What is to be transcribed is the run of lines opening with the one that has "bpy.context.scene.collection.objects.link(empty)" and closing with the one that has "split = (base_edge + lid_edge) / 2", and only that run, exactly.

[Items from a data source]

------------

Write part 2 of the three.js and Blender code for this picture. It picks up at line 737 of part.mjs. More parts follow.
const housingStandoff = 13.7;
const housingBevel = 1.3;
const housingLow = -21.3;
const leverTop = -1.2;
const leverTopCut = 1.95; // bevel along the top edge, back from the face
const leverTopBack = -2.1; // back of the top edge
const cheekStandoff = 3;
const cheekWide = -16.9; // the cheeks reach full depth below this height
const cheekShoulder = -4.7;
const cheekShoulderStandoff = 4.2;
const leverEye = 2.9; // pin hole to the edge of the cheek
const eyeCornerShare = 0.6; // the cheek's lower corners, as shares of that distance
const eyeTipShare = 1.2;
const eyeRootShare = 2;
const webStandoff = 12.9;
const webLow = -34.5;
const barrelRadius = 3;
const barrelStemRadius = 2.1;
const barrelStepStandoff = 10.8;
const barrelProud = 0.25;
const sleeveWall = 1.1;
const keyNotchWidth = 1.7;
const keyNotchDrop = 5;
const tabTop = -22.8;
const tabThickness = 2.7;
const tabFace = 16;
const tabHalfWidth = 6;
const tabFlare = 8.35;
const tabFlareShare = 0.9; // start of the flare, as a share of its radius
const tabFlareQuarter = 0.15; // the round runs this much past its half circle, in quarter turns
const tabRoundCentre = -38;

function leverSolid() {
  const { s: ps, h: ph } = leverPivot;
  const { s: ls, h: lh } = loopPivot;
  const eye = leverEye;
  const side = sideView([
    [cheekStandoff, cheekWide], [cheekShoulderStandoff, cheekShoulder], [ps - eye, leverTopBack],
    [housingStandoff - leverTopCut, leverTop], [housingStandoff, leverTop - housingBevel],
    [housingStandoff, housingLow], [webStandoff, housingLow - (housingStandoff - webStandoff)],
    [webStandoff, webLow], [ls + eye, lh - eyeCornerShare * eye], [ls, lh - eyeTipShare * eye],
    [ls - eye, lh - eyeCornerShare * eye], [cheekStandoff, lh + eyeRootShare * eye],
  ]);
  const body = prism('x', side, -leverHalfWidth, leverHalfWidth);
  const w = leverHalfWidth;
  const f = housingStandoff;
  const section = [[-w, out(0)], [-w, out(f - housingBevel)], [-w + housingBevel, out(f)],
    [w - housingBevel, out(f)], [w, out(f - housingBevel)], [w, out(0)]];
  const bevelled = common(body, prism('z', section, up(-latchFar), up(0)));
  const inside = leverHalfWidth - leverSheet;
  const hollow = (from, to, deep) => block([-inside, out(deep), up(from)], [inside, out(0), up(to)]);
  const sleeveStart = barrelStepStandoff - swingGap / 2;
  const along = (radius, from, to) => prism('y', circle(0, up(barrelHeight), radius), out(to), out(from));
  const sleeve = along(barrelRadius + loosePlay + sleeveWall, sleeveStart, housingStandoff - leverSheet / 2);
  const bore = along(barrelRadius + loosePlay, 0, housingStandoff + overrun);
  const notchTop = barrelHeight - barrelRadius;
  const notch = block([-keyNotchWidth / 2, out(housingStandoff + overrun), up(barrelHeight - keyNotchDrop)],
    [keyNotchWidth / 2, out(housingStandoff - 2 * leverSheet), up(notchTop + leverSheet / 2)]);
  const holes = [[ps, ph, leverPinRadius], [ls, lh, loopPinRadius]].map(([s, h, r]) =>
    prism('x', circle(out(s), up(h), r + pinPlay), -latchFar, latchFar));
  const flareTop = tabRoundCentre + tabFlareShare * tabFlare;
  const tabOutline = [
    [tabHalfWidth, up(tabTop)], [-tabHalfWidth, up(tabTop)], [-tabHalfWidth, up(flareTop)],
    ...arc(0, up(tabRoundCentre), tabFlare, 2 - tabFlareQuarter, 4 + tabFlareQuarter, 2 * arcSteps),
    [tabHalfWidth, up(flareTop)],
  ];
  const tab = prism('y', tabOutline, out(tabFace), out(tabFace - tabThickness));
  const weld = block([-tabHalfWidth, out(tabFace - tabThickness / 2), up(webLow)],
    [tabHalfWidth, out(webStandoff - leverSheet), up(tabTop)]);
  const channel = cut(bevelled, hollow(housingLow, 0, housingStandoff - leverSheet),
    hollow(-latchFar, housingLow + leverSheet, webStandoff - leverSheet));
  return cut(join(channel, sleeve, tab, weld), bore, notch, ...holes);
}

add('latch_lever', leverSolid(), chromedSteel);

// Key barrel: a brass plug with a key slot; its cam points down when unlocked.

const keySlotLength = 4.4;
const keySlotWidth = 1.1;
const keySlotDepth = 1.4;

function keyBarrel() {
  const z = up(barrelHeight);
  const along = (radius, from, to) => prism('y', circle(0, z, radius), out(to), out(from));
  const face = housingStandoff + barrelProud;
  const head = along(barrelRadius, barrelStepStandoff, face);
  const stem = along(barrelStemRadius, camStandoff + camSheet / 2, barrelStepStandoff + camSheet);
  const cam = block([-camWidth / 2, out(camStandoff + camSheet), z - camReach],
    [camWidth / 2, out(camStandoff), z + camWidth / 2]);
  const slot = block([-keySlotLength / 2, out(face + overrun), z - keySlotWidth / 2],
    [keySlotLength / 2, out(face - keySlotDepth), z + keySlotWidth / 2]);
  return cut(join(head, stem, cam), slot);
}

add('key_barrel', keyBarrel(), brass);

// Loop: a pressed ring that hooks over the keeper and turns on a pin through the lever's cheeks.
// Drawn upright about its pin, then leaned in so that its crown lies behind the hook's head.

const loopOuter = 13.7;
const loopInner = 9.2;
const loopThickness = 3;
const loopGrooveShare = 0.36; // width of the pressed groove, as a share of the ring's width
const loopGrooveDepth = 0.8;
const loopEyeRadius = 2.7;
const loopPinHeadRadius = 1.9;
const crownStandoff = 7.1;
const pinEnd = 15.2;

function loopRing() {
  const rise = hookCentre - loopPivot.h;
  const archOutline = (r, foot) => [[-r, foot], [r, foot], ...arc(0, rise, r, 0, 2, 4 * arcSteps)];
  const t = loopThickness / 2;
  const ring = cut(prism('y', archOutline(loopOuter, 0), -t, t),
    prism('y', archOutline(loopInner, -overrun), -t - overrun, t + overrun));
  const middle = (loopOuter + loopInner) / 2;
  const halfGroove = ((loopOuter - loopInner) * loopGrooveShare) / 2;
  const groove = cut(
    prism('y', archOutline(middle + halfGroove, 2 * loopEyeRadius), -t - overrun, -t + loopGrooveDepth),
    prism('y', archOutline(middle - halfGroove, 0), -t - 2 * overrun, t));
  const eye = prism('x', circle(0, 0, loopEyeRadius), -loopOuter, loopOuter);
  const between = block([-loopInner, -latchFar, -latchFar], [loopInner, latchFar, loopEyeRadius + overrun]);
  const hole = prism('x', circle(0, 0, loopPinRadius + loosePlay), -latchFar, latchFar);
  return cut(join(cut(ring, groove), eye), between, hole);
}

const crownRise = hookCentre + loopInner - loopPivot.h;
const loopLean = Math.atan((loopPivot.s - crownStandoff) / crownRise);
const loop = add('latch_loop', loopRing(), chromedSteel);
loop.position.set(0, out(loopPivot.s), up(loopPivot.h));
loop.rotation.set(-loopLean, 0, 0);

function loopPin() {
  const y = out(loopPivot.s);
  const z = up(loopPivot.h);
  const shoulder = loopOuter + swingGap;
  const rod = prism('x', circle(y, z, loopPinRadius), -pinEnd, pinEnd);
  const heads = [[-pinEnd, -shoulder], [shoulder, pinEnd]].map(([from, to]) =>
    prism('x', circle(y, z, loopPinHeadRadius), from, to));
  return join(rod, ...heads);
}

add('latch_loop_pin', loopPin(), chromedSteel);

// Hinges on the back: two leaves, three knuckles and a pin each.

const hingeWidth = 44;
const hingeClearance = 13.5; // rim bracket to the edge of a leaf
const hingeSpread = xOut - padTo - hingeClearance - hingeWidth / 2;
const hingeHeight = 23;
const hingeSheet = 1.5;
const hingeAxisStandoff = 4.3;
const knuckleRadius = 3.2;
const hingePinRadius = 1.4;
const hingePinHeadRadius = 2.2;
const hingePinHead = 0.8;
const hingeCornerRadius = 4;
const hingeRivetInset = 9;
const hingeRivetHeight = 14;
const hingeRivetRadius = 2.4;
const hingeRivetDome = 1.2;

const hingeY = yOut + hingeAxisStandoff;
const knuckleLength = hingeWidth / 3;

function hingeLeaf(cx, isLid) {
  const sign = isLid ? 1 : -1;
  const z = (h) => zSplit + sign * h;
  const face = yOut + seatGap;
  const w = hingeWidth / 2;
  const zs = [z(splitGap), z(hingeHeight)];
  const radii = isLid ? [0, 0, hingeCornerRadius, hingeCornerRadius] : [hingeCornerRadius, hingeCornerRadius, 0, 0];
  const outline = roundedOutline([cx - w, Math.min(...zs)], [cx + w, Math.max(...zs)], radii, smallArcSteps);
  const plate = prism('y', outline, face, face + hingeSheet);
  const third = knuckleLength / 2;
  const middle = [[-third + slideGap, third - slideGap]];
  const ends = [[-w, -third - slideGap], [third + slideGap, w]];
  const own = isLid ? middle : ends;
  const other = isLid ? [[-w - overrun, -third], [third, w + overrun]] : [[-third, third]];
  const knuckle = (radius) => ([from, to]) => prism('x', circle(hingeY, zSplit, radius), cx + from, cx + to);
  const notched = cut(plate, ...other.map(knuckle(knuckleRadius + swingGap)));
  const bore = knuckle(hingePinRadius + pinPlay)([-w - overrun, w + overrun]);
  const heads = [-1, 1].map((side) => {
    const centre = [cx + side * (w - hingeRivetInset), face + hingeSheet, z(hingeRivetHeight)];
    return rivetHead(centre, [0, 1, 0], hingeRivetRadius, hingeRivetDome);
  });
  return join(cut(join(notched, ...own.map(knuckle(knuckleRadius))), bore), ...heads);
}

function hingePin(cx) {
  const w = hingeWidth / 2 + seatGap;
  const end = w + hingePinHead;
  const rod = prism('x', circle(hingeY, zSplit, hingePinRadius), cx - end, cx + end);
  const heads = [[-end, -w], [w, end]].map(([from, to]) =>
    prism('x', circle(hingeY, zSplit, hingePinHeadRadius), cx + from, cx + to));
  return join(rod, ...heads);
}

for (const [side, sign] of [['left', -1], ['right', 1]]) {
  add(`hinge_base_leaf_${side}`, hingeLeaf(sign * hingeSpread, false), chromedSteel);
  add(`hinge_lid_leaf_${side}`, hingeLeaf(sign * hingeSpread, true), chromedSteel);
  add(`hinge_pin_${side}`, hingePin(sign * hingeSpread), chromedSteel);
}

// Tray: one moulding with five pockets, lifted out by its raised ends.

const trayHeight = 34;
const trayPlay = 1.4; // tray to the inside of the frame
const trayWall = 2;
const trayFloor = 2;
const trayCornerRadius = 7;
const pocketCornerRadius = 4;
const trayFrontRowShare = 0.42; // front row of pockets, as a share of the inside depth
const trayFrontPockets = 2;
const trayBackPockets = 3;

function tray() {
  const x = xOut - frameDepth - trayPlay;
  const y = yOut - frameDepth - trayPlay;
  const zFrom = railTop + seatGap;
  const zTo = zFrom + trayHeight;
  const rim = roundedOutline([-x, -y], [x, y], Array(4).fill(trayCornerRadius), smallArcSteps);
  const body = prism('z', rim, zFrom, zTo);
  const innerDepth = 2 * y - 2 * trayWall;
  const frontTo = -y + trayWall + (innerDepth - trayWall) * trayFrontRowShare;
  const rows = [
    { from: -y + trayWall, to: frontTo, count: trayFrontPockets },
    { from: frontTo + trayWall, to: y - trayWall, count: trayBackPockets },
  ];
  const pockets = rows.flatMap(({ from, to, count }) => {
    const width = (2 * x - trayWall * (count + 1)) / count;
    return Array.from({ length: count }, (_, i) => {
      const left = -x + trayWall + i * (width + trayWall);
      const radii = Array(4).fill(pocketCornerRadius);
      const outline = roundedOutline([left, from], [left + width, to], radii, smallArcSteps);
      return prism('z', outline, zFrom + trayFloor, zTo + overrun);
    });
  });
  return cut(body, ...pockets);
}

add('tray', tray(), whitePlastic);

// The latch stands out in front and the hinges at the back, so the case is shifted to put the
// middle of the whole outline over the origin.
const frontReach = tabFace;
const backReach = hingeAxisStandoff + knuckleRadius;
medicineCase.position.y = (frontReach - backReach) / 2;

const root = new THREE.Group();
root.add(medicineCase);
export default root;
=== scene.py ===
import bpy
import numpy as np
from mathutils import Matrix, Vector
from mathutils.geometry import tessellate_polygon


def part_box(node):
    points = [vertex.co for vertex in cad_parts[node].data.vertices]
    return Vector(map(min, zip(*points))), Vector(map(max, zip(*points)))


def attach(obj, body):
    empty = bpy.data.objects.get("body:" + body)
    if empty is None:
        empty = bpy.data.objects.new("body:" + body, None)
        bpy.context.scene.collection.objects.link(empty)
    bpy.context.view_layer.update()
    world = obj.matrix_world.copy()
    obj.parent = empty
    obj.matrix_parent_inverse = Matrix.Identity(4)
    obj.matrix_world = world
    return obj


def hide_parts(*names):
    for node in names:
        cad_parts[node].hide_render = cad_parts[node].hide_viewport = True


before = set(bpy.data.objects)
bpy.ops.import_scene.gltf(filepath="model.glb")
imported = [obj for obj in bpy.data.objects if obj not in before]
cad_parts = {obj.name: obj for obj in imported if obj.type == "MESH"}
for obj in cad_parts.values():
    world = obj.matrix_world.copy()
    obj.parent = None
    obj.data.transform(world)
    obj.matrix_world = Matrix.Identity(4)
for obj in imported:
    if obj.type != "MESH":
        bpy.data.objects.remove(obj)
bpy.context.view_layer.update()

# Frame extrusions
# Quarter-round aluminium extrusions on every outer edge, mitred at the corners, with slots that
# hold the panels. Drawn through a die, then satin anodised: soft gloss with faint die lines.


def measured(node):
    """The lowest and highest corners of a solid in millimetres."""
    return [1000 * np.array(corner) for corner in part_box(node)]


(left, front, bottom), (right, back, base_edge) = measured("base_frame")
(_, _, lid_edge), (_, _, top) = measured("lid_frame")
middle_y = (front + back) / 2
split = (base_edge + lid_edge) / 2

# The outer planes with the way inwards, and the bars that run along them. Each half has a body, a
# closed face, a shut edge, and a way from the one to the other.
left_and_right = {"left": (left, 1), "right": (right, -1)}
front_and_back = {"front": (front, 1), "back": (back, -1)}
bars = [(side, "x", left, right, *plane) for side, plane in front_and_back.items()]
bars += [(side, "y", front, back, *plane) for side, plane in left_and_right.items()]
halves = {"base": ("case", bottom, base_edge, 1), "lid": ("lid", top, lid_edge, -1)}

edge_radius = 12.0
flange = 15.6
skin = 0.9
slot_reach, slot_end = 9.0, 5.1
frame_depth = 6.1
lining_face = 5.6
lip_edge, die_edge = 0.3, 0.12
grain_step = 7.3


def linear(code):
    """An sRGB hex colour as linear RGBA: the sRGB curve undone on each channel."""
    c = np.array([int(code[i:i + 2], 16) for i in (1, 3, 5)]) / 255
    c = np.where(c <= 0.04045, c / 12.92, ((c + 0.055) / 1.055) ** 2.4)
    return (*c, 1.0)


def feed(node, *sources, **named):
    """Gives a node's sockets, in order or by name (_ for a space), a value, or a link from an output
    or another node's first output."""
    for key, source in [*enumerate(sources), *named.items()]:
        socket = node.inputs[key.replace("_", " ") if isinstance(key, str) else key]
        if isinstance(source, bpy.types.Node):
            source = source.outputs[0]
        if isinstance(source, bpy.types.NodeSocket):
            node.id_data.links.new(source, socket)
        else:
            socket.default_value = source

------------

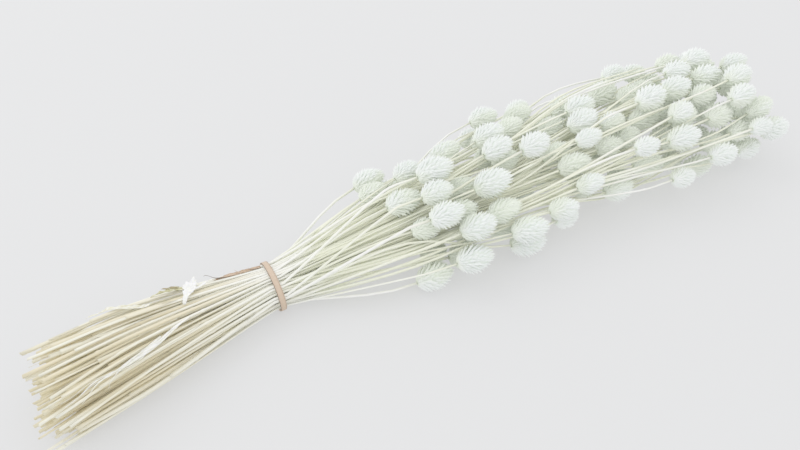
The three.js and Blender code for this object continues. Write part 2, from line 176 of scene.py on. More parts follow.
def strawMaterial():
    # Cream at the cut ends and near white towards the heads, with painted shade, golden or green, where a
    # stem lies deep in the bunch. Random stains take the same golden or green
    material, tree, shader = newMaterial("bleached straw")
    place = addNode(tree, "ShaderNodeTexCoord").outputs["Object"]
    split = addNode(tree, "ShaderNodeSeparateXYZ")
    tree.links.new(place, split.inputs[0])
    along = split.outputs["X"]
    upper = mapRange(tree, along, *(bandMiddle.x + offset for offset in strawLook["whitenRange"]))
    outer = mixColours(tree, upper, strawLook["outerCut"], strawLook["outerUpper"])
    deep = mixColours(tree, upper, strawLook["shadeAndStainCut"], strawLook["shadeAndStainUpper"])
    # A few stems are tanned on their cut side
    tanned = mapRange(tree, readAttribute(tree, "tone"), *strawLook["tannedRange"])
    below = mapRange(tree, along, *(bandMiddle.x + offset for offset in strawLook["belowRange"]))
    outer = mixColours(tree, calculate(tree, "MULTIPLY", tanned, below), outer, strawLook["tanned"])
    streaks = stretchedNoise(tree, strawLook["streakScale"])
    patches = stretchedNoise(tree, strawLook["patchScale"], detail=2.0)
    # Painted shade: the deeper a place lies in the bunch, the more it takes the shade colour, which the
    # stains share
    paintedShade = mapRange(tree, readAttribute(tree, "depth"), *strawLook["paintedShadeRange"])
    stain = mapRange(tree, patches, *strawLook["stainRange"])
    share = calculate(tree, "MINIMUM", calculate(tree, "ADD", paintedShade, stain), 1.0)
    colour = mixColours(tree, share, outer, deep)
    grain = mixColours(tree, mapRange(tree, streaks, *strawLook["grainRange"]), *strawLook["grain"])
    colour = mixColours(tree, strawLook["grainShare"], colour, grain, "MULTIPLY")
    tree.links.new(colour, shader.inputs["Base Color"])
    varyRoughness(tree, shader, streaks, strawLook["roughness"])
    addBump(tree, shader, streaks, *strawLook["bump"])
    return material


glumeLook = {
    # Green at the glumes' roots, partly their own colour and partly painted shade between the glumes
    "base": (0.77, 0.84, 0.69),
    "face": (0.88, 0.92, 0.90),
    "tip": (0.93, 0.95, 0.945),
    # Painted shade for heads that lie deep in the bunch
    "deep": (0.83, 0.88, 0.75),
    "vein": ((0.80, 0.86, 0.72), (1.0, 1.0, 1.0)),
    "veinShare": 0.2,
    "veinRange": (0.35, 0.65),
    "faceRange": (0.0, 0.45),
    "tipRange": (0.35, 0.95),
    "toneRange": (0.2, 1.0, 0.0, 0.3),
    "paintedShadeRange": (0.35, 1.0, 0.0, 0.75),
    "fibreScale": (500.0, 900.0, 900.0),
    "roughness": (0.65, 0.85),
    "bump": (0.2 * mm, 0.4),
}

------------

## Finished task
        bpy.context.scene.collection.objects.link(empty)
    bpy.context.view_layer.update()
    world = obj.matrix_world.copy()
    obj.parent = empty
    obj.matrix_parent_inverse = Matrix.Identity(4)
    obj.matrix_world = world
    return obj


def hide_parts(*names):
    for node in names:
        cad_parts[node].hide_render = cad_parts[node].hide_viewport = True


before = set(bpy.data.objects)
bpy.ops.import_scene.gltf(filepath="model.glb")
imported = [obj for obj in bpy.data.objects if obj not in before]
cad_parts = {obj.name: obj for obj in imported if obj.type == "MESH"}
for obj in cad_parts.values():
    world = obj.matrix_world.copy()
    obj.parent = None
    obj.data.transform(world)
    obj.matrix_world = Matrix.Identity(4)
for obj in imported:
    if obj.type != "MESH":
        bpy.data.objects.remove(obj)
bpy.context.view_layer.update()

# Frame extrusions
# Quarter-round aluminium extrusions on every outer edge, mitred at the corners, with slots that
# hold the panels. Drawn through a die, then satin anodised: soft gloss with faint die lines.


def measured(node):
    """The lowest and highest corners of a solid in millimetres."""
    return [1000 * np.array(corner) for corner in part_box(node)]


(left, front, bottom), (right, back, base_edge) = measured("base_frame")
(_, _, lid_edge), (_, _, top) = measured("lid_frame")
middle_y = (front + back) / 2
split = (base_edge + lid_edge) / 2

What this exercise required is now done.